Bisnis.com, SURABAYA - PT Semen Indonesia Tbk memprediksi beban operasional perseroan naik 3%-4% akibat kenaikan tarif listrik industri yang bisa mencapai 65% sepanjang tahun.
Direktur Utama Semen Indonesia Dwi Soetjipto menguraikan kenaikan tarif listrik sepanjang tahun ini diprediksi 60%-65%. Dengan kenaikan tersebut bila sebuah perusahaan hanya mengandalkan sumber energi dari Perusahaan Listrik Negara maka beban biaya naik 10%-11%.
"Semen Indonesia memiliki pembangkit sendiri seperti di Tonasa 120 MW, Padang 15 mw sehingga tidak seluruhnya terdampak. Dari sekitar 70% energi dari PLN maka pengaruhnya 3%-4% dari total cost," jelasnya, Sabtu (26/4/2014) malam.
Menurutnya, beban tersebut memang cukup besar sehingga harus diikuti dengan strategi efisiensi. Salah satu yang dilakukan perseroan yakni meningkatkan grinding plant (alat penggerus) di Tuban dan Dumai.
"Peningkatan utilisasi peralatan karena ada upgrading bisa menurunkan kenaikan beban biaya paling tinggi 3% akibat kenaikan tarif listrik," tambahnya.
Dwi menilai perseroan juga sedang mengincar energi alternatif berupa pemanfaatan panas buang yang selama ini belum diolah.

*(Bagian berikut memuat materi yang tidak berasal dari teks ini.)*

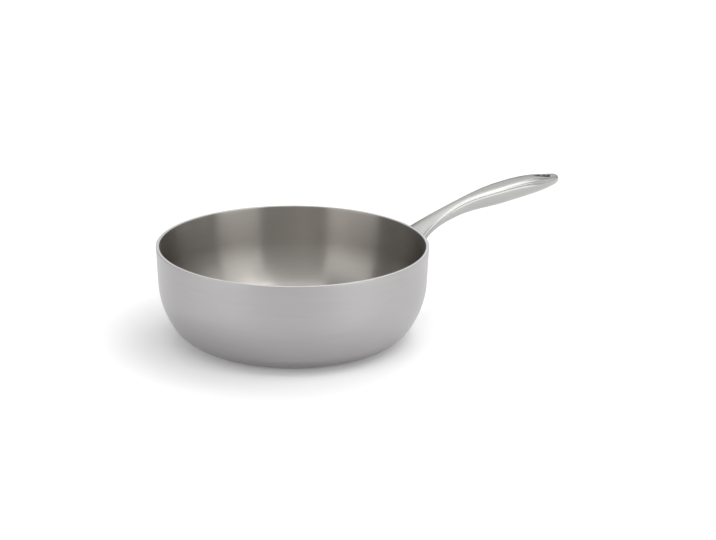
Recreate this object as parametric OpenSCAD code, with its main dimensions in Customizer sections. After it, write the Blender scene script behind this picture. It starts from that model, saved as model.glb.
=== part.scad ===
// Saucier pan with a bonded five-layer bowl and a welded hollow handle.
// Origin at the centre of the base underside, +Z up, +X along the handle.

/* [Bowl] */
// Outside diameter of the bowl at the rim
rim_d = 246; // [210:1:300]
// Height of the bowl
bowl_h = 86; // [72:1:110]
// Outward lean of the straight upper wall, in degrees
wall_lean = 2.2; // [0:0.1:5]
// Outside radius of the belly curve below the straight wall
belly_r = 76; // [60:1:90]
// Angle from upright at which the belly curve meets the heel curve
belly_end = 34; // [28:1:42]
// Outside radius of the heel curve that turns into the base
heel_r = 31; // [22:1:40]
// Radius that breaks the outer and the inner edge of the cut rim
rim_break = 0.3; // [0.1:0.05:0.4]

/* [Layers] */
// Thickness of the magnetic steel layer on the outside
outer_ply = 0.5; // [0.4:0.05:0.8]
// Thickness of each pure aluminium bonding layer
bond_ply = 0.25; // [0.15:0.05:0.4]
// Thickness of the aluminium core
core_ply = 1.5; // [1:0.1:2.5]
// Thickness of the stainless cooking surface
inner_ply = 0.5; // [0.4:0.05:0.8]

/* [Handle length] */
// Length of the handle along X, from its root station to its tip
handle_len = 180; // [150:1:210]
// Depth of the root station inside the rim's outer radius
root_inset = 2; // [1:0.5:3]
// Share of the length at which the flared throat ends
throat_at = 0.13; // [0.1:0.01:0.18]
// Share of the length at which the neck is thinnest
neck_at = 0.3; // [0.25:0.01:0.4]
// Share of the length at which the grip is fullest
grip_at = 0.62; // [0.55:0.01:0.7]
// Share of the length at which the hanging eye sits
eye_at = 0.9; // [0.86:0.01:0.92]

/* [Handle rise of the parting line above the rim] */
// At the root, which lies below the rim
root_rise = -18.9; // [-24:0.1:-14]
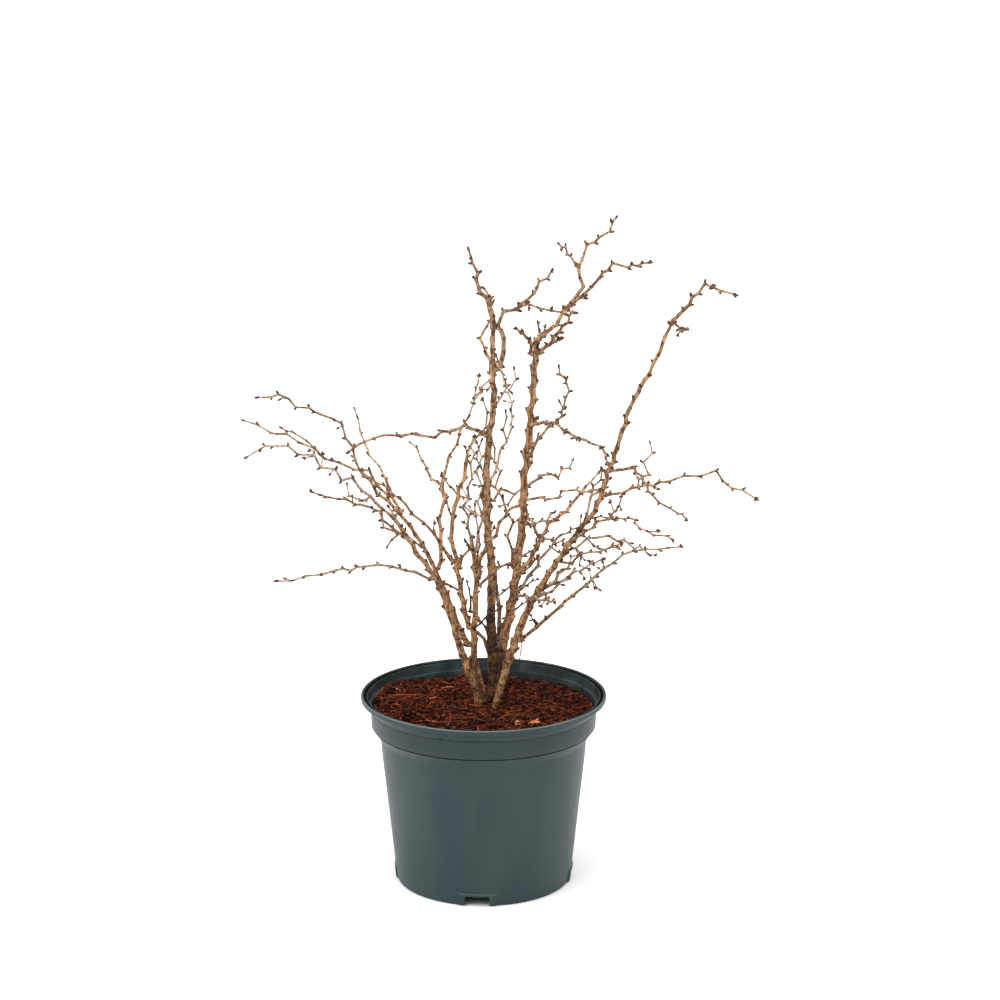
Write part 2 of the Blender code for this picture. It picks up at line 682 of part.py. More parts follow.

Program penggalian sumber alternatif itu ditargetkan bisa realisasi tahun ini.
Meski biaya produksi naik, SMGR tidak serta merta merivisi harga jual. Pasalnya, mekanisme harga lebih dipengaruhi pengaruh persaingan pasar dibanding biaya operasional."Tahun depan ada pemain pabrik baru maka persaingannya meningkat. Juga harus hati-hati bicara kenaikan harga," tegasnya.
Berdasar Peraturan Menteri ESDM No.9/2014 tentang Tarif Tenaga Listrik disebutkan kenaikan dilakukan 1 Mei, 1 Juli, 1 September dan 1 November. Kenaikan untuk golongan I3 (>200 kVA) 8,6% dan I4 (>30.000kVA) 13,3%.